This is how a woman I know described to me the man she’d been dating: “He’s tall, he’s super good-looking, and he drives a — ”
“Stop right there,” I said. “I do not care what kind of car he drives. I care if he is kind to you, if he treats you well. But the car he drives, I don’t care one bit.”
It’s easy to fake financial wellness. Drive a new car or live in a sizable house, and people will assume the best about you. At least financially.
To show our worth, we often flash our wealth. But I’m going to propose a new strategy; let’s put the sexy back into saving money.
There is, of course, a slight snag in my scheme: stocking away funds isn’t inherently sexy.

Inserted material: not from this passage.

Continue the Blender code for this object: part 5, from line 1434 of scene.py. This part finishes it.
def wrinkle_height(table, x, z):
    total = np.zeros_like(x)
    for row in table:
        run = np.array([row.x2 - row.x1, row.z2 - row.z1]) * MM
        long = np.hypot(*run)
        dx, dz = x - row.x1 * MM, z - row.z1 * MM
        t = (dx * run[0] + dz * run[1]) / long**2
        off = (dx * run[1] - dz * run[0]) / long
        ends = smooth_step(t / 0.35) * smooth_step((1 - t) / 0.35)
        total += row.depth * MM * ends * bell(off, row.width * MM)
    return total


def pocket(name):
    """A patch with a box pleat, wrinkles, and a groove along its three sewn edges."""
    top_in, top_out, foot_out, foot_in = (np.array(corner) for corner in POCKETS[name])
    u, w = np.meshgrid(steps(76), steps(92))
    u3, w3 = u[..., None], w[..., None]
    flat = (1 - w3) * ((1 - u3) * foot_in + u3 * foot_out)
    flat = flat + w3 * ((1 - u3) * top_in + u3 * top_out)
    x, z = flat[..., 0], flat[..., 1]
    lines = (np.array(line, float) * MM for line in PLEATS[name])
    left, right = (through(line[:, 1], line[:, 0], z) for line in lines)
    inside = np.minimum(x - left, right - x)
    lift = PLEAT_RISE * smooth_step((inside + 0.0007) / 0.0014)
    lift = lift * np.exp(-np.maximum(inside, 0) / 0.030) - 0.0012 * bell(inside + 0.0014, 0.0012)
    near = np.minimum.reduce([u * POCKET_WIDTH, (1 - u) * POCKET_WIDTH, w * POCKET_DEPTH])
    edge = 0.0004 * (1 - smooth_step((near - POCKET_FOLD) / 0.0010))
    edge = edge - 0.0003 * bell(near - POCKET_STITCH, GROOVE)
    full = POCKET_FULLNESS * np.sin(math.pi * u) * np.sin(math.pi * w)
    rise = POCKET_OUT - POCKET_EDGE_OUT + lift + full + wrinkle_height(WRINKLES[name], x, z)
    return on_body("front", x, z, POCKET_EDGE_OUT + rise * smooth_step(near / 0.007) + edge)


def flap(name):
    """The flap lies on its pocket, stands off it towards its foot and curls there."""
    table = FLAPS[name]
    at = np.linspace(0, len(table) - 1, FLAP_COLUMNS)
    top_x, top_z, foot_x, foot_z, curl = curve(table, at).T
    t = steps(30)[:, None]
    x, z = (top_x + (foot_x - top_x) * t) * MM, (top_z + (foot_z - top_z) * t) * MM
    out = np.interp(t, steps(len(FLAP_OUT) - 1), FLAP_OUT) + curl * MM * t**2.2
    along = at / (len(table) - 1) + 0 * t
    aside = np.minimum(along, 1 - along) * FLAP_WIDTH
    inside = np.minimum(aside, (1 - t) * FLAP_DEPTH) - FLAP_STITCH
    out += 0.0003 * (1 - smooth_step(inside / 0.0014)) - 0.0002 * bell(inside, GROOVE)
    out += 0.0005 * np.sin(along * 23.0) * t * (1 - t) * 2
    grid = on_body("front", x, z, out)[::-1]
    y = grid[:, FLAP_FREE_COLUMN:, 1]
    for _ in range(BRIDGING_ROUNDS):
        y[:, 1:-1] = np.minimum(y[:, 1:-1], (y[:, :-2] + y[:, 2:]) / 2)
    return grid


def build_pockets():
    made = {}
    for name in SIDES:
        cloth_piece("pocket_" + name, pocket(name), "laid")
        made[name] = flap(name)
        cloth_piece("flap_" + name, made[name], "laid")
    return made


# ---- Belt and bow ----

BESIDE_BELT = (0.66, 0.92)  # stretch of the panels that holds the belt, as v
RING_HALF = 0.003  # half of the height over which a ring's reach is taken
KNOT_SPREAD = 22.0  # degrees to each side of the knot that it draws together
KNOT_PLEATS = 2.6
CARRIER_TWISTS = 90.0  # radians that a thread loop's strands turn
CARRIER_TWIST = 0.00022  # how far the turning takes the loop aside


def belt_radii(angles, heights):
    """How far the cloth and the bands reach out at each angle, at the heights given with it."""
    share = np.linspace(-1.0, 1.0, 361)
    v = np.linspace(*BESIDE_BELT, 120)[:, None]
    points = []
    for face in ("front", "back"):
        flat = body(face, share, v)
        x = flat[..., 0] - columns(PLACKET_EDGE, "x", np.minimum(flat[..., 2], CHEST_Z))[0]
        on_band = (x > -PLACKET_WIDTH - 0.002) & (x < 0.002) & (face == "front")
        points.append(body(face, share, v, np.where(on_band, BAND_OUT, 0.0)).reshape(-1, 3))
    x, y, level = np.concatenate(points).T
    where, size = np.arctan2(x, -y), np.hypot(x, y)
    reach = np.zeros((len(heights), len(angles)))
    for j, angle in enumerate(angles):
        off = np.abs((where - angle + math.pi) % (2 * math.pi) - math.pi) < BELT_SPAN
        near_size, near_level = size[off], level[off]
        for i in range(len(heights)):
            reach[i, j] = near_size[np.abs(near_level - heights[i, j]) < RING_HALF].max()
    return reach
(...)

For one thing, anything that takes a looooonnnnnggg time to see results is boring. Enough has been written about our instant gratification generation that I need not go into its wicked ways now. But let’s face it, stuff that gives immediate results (ie./ designer shoes, Pixie Sticks, sexting your boss) has way more sex appeal than that which requires time and dedication to come to fruition (ie./ a post-secondary education, a homemade turkey dinner, a solid marriage).

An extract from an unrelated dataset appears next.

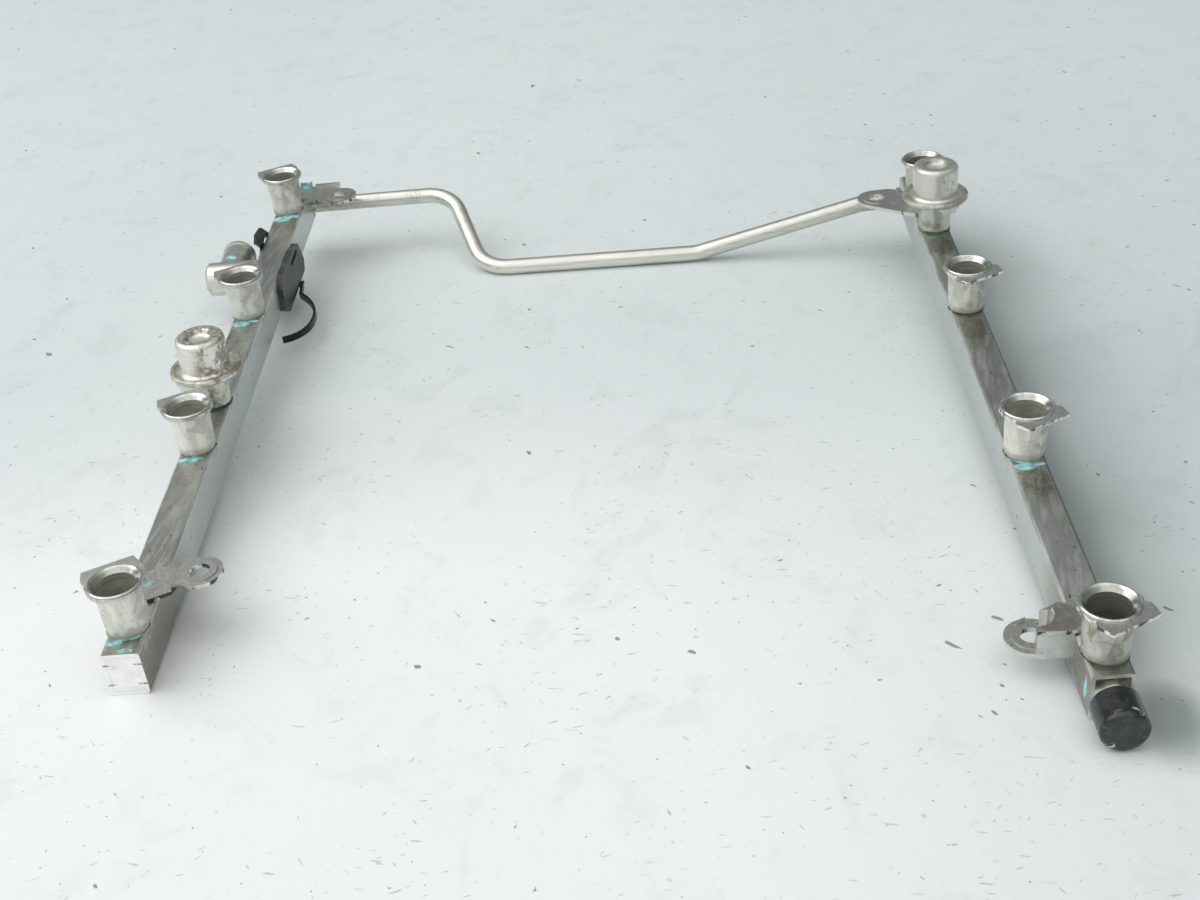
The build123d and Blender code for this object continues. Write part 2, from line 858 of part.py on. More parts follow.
save("bracket_left_rear", rear_bracket(
    left_x, left_cup_ys[-1], left_rear_hole_y, 1, left_rear_hole_x,
    [(-4.0, 3.0), (4.5, -1.0), (17.2, -5.0), (24.9, -8.8), (24.9, 8.8), (20.0, 12.0),
     (7.0, 14.2), (-4.0, 14.2)],
    [([(3.0, 12.8), (9.2, 12.8), (9.2, 14.2), (3.0, 14.2)], 2.6),
     ([(10.8, 12.4), (20.4, 12.6), (23.6, 14.2), (10.8, 14.2)], 1.2)],
))
save("bracket_right_rear", rear_bracket(
    right_x, right_cup_ys[-1], right_rear_hole_y, -1, right_rear_hole_x,
    [(-4.0, -20.0), (6.8, -21.1), (27.6, -6.9), (21.9, 8.8), (14.8, 9.1), (9.4, 6.8), (8.6, 0.0),
     (6.0, -7.6), (-4.0, -9.4)],
    [([(8.7, 0.8), (9.6, 6.6), (11.4, 6.8), (10.2, 0.8)], 1.4)],
))
save("crossover_tube", crossover_tube())
save("side_port_body", side_port_body())
save("side_port_plug", side_port_plug())
save("service_nipple", service_nipple())
save("service_cap", service_cap())
save("harness_clip", harness_clip())
save("cable_tie", cable_tie())
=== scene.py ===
import json
import math

import bmesh
import bpy
from mathutils import Matrix, Vector, noise


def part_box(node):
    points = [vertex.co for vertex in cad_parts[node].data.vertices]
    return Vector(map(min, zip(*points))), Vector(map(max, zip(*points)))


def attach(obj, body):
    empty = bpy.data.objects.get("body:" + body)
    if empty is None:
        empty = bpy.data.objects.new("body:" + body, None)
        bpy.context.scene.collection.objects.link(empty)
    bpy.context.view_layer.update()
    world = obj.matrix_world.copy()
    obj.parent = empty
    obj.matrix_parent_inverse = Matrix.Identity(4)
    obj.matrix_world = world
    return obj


bl_info = {
    "name": "Fuel rail finishes",
    "version": (1, 0, 0),
    "blender": (4, 5, 0),
    "location": "View3D > Sidebar > Fuel rail",
    "description": "Gives a packed twin-bank fuel rail its steel, plastic and paint finishes, and a studio",
    "category": "Material",
}

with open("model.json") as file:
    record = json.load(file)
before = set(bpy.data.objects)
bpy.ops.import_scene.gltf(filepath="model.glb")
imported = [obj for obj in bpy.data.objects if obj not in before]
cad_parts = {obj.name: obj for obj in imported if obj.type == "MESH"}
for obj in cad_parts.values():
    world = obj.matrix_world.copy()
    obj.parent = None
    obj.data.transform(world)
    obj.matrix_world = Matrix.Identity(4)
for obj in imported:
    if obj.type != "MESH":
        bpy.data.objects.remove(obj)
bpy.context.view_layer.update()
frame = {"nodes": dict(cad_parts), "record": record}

MM = 0.001
SIDES = ("left", "right")
NUMBERS = (1, 2, 3, 4)
CUPS = [f"{side}_{number}" for side in SIDES for number in NUMBERS]
MOUNTS = {mount["name"]: Vector(mount["pos_m"]) for mount in frame["record"]["mounts"]}


def mm(x, y, z):
    """A vector given in millimetres."""
    return MM * Vector((x, y, z))


def middle(node):
    """Centre of a CAD node's box."""
    low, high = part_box(node)
    return (low + high) / 2


def axis_at(point):
    """Where an upright axis through a point meets the rails' top."""
    return Vector((point.x, point.y, RAIL_TOP))


RAIL = {side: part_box(f"rail_tube_{side}") for side in SIDES}
RAIL_TOP = RAIL["left"][1].z
RAIL_BASE = RAIL["left"][0].z
RAIL_HALF_WIDTH = (RAIL["left"][1].x - RAIL["left"][0].x) / 2
RAIL_HALF_HEIGHT = (RAIL_TOP - RAIL_BASE) / 2
CUP_AXES = {cup: axis_at(MOUNTS[f"injector_seat_{cup}"]) for cup in CUPS}
DAMPER_AXES = {side: axis_at(middle(f"damper_{side}")) for side in SIDES}
DATUM = (CUP_AXES["left_1"] + CUP_AXES["right_1"]) / 2
DATUM.x = (middle("rail_tube_left").x + middle("rail_tube_right").x) / 2
DATUM.z = RAIL_BASE

# Sizes of the pieces, as the CAD has them
CUP_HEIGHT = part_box("injector_cup_left_1")[1].z - RAIL_TOP
CUP_FOOT_RADIUS = 6.4 * MM
BORE_RADIUS = 6.8 * MM
MOUTH_DEPTH = 1.9 * MM
LIP_RADIUS = 9.6 * MM
DAMPER_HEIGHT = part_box("damper_left")[1].z - RAIL_TOP
CAN_RADIUS = 10.1 * MM
SEAT_FOOT_RADIUS = (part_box("damper_seat_left")[1].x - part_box("damper_seat_left")[0].x) / 2 - 1.5 * MM
SHEET = 1.5 * MM
BOSS_HEIGHT = 0.4 * MM
BOSS_RADIUS = 6.4 * MM

# Wear and stains on the pieces, and the strength of painted sheen and shade, from 0 to 1
CUP_STAINS = {
    "left_1": 0.22, "left_2": 0.02, "left_3": 0.30, "left_4": 0.38,
    "right_1": 0.95, "right_2": 0.12, "right_3": 0.42, "right_4": 0.75,
}
TORN_FLANGES = {"left": 0.25, "right": 0.9}
# Strength of the painted reflection on each rail's upright faces
RAIL_SIDE_SHEEN = {"left": 0.78, "right": 0.84}
RAIL_SMUDGES = {"left": 0.34, "right": 0.62}
# Damper stains, together with the painted shade on the right-hand side
DAMPER_STAINS_AND_SHADE = {"left": 0.80, "right": 0.35}
# Damper wear, together with the painted shade in the dish
DAMPER_WEAR_AND_DISH_SHADE = {"left": 0.05, "right": 0.45}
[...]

Patience is a virtue. But virtues don’t usually get us hot.
The other problem is that while we can brag about our marble countertops, our cherry red convertibles and our 500hp speedboats without saying one word (we simply trot them our for all to see), it’s somehow uncouth to mention how much money we have in our savings accounts.
I say – no more. It’s time to start making saving sexy.

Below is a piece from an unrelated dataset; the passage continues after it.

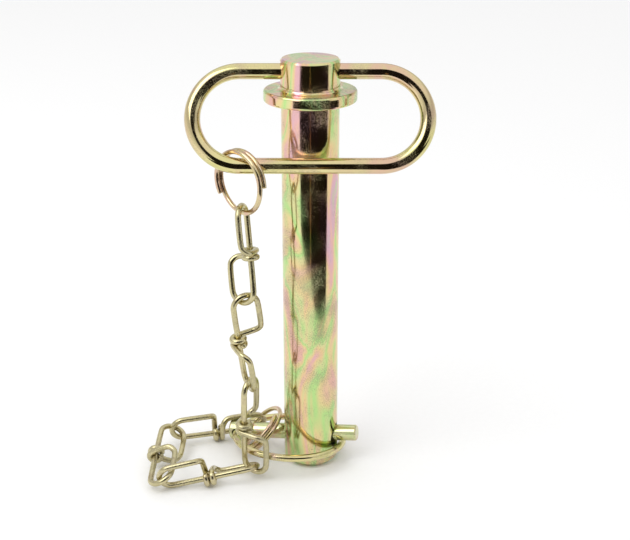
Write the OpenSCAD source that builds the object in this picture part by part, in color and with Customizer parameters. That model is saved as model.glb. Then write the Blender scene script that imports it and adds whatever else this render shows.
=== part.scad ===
// Towing pin with a folding bow handle, a captive linch pin and a knotted safety chain.
// Millimetres. The origin is the middle of the pin's lower end; +Z runs up the pin.
// The bow handle turns about an X axis through the head; the linch pin's hole is drilled askew to it.

/* [Pin] */
// Diameter of the shank
shank_d = 25; // [22:0.5:30]
// Working length, from the collar's seat to the linch pin's hole
grip_len = 160; // [150:1:200]
// Length from the linch pin's hole to the lower end
end_len = 12.8; // [12:0.1:16]
// Chamfer on the lower end
end_chamfer = 2.4; // [0.5:0.1:3]
// Diameter of the collar
collar_d = 40; // [34:0.5:42]
// Thickness of the collar
collar_t = 5; // [3:0.5:8]
// Diameter of the head above the collar
head_d = 25.5; // [20:0.5:30]
// Height of the head above the collar
head_h = 13; // [11:0.5:18]
// Bevel round the head's top edge
head_bevel = 0.8; // [0.2:0.1:1.5]
// Fillet where the head meets the collar
head_fillet = 1.5; // [0.5:0.1:2]
// Rounding of the collar's two rims
collar_round = 1; // [0.2:0.1:1.4]

/* [Handle] */
// Wire of the bow handle
handle_wire = 6.8; // [5:0.1:7.4]
// Overall width of the handle
handle_w = 106; // [90:1:120]
// Height of the handle between its two bars' centres
handle_h = 40; // [36:1:46]
// Handle pivot below the head's top
pivot_drop = 5.6; // [4.8:0.1:6.5]
// How far each end of the wire reaches into the head
handle_grip = 10.5; // [6:0.5:11]
// Running clearance on the radius in the head's hole
pivot_clear = 0.08; // [0.03:0.01:0.1]
// Gap that the lower bar keeps from the shank when it hangs
rest_gap = 0.3; // [0.2:0.1:1]

/* [Linch pin] */
// Diameter of the linch pin's shaft
linch_d = 7.5; // [6:0.1:8]
// Shaft length from the pin's axis to the tip
linch_tip = 22.5; // [19:0.5:26]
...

Here’s the plan. First, start saving money. (Of course, you have to save the money, silly! Did you think you could skip this bit?) It need not be a lot, as long as you do it consistently, and with a deep commitment and a fervent passion.
Then, every time someone tells you about something they bought or own, respond with the exact sum you put into your RRSP that month, or the precise amount of your TFSA.
And then don’t say another word. It’s best to leave some mystery in these affairs of the heart.